This year’s Hungarian Grand Prix will long be remembered as the race that cemented Daniel Ricciardo's status as a world class driver.
Ricciardo started the race in fourth place and delivered a phenomenal performance to win his first Hungarian Grand Prix and clinch his second Formula One victory of the season and career following his maiden racing title at this year’s Canadian Grand Prix in Montreal.
If there were any doubts over Ricciardo’s credentials after his victory in Canada then his win in Sunday’s race should dissipate these because he showed an audacious and controlled nerve to win a race that was decided over a spectacular last 10 laps.
These final laps of the Hungarian Grand Prix produced an exciting three-way tussle for the lead when Fernando Alonso, Lewis Hamilton and Ricciardo's diverging strategies brought them together, with Nico Rosberg who started the race on pole trying to join in the fray after his own late stop.
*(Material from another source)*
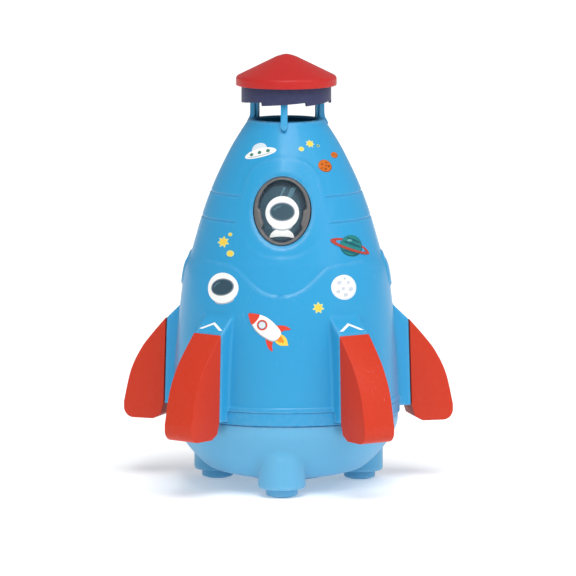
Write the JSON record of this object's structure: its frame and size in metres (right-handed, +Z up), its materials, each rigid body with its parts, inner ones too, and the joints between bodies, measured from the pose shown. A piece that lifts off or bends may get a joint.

But Ricciardo showed his class and maturity to pass Alonso and claim victory with three laps to go.
Class from Hamilton
Hamilton also showed his own class and zeal as he came from the pit lane to claim an impressive third place finish which has helped him to come within 11 points of his main title rival and teammate Rosberg in the fight for the World Championship crown.
However, Hamilton’s feat was not without controversy. Hamilton ignored team orders to move aside for Rosberg within the last 20 laps of the race. Team Mercedes’ order came as a surprise to everyone but particularly Hamilton who rightfully refused to give Rosberg way.
The order from the Mercedes team to tell Hamilton to give Rosberg way when the former was in a position to overtake Alonso who was leading the race at that stage is one that could prove damaging to the pending contractual negotiations.
It showed that Rosberg is the favoured driver even though Hamilton has produced more outstanding performances to remain in contention for the World Championship title, and may be an issue when a new deal is discussed. If Rosberg was really worthy of being treated like the team’s first driver then he would have won Sunday’s race.
Rosberg had a commanding lead ahead of the race and he also had the advantage of having the best tyres and lap times in the final stages but he failed to capitalise on his advantage because he did not have the same passion, determination and zeal as the three drivers who ended up on the podium.
In contrast Hamilton produced one of his most memorable drives, finishing one place ahead of Rosberg, and he did so in a car that had been built overnight after the fire that wrecked his qualifying on Saturday.
It is very fitting that Ricciardo established his credentials as a future world champion alongside Alonso and Hamilton, two former winners, that embody the kind of sheer talent and spirited determination that saw the Australian win his second Grand Prix.